Dropped Prepositions



If you have read around Shestories, you will know that I have retired from my teaching position at Tidewater Community College (TCC).  So you may be surprised to find me writing about a committee meeting I recently attended at TCC. Long story short, let’s just say retired faculty are invited back from time to time for their corporate knowledge.

So there I was on a Tuesday afternoon usually spent on a brisk beach walk with another retired chum. The agenda was not too long, and the members of the committee, much to my delight, quickly moved through the first two items on the agenda. But then came the topic of  What do we do about dropped prepositions in our ESL composition classes?

 Oh dear, oh dear, dropped prepositions! Whatever will we do? But first let me explain a dropped preposition.

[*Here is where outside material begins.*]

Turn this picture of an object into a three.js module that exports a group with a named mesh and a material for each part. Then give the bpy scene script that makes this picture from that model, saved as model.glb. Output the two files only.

I graduated from high school in 2016.

I graduated high school in 2016.  (is the absence of from an error?). Hmmmm. I do not think so. Both are correct.


I gave my bike to him.

I gave my bike him. (is the absence of to an error?) I do not even have to think  about this one. That is an error.

This was kicked around the table with other interesting sample sentences  with dropped prepositions initiating other arguments – arguments only a group of ESL teachers with advanced degrees in linguistics would engage in. (My husband would have walked out of the room after the first ten minutes.)

Eventually it came to be understood that some members of the committee thought I gave my bike him was an example of language change,  i.e. everybody is doing it; therefore, this could not be counted as an error. However, others  around the table thought the deletion of the  preposition to an error.

And  then one member of the committee took a long look around the table and proclaimed:    IT MUST BE AN AGE THING.

It is moments like this that I greatly disappoint myself, for I am left speechless that someone could say such a thing, leaving unable to rouse up a suitable response. Of course, on my drive home I came up with several insults I could have thrown back, as this committee member is no spring chicken herself. However, by the time I pulled into my driveway I was more disappointed in myself for being so upset by something someone said, in this case a faculty member who holds the dubious honor of having received the most student complaints in given semester.

Racism, Sexism, Ageism. – insidious practices.  When you butt up against one of them, I suggest you remember what the best Dean I ever had told me. This was a long time ago, after a similar incident at a committee meeting, as we headed back to her office…….now we know that much more about her.